The connection of satyrs with wine and rhyta is made in Nonnus's epic Dionysiaca. He describes the satyrs at the first trampling of the grapes during the invention of wine-making by Dionysos:
"...the fruit bubbled out red juice with white foam. They scooped it up with oxhorns, instead of cups which had not yet been seen, so that ever after the cup of mixed wine took this divine name of 'Winehorn'."
Karl Kerenyi, in quoting this passage, remarks, "At the core of this richly elaborated myth, in which the poet even recalls the rhyta, it is not easy to separate the Cretan elements from those originating in Asia Minor." The connection to which he refers is a pun not present in English translation: the wine is mixed (kerannymenos), which appears to contain the bull's horn (keras), the ancient Greek name of the rhyton.

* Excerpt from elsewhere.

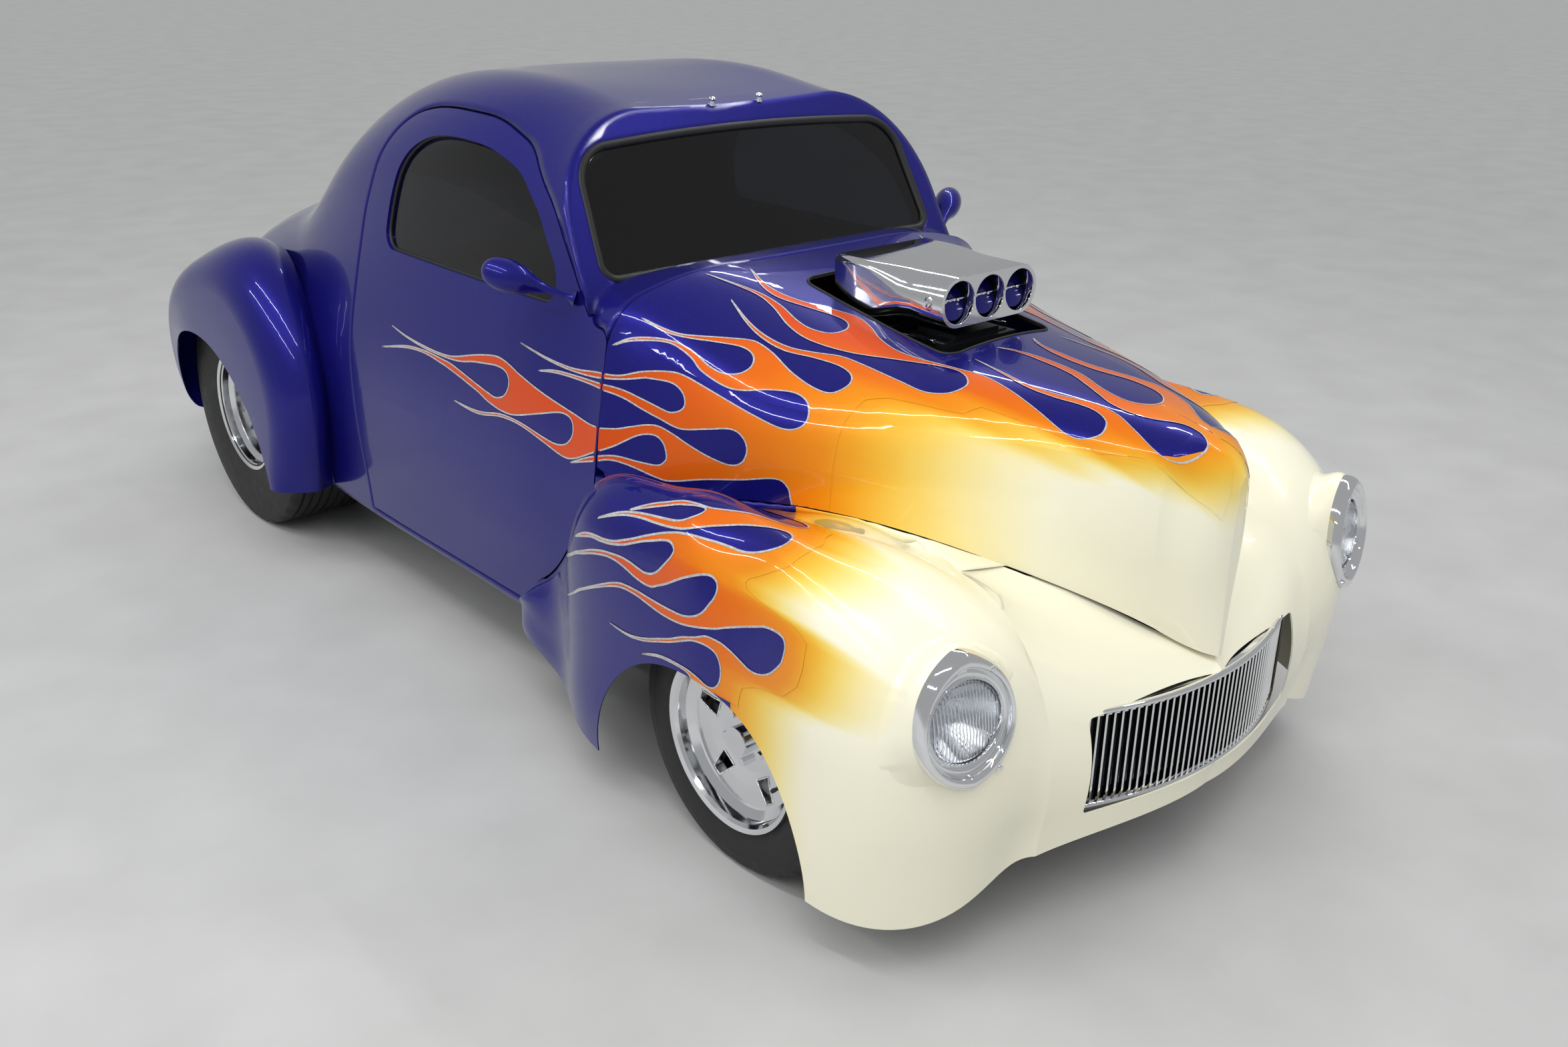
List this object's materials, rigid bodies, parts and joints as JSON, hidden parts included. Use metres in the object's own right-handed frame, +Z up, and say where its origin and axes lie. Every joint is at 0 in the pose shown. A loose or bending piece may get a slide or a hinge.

In the myth, ichor from Olympus falls among rocks. From it grow grapevines. One grows around a pine tree, where a serpent, winding up the tree, eats the grapes. Dionysus, seeing the snake, pursues it into a hole in the rocks. Following an oracle of Rhea, the Cretan mountain goddess, Dionysus hollows out the hole and tramples grapes in it, dancing and shouting. The goddess, the rocks, the snake, and the dancing are Cretan themes. The cult of Dionysus was Anatolian. At its most abstract, the rhyton is the container of the substance of life, celebrated by the ritual dancing on the grapes.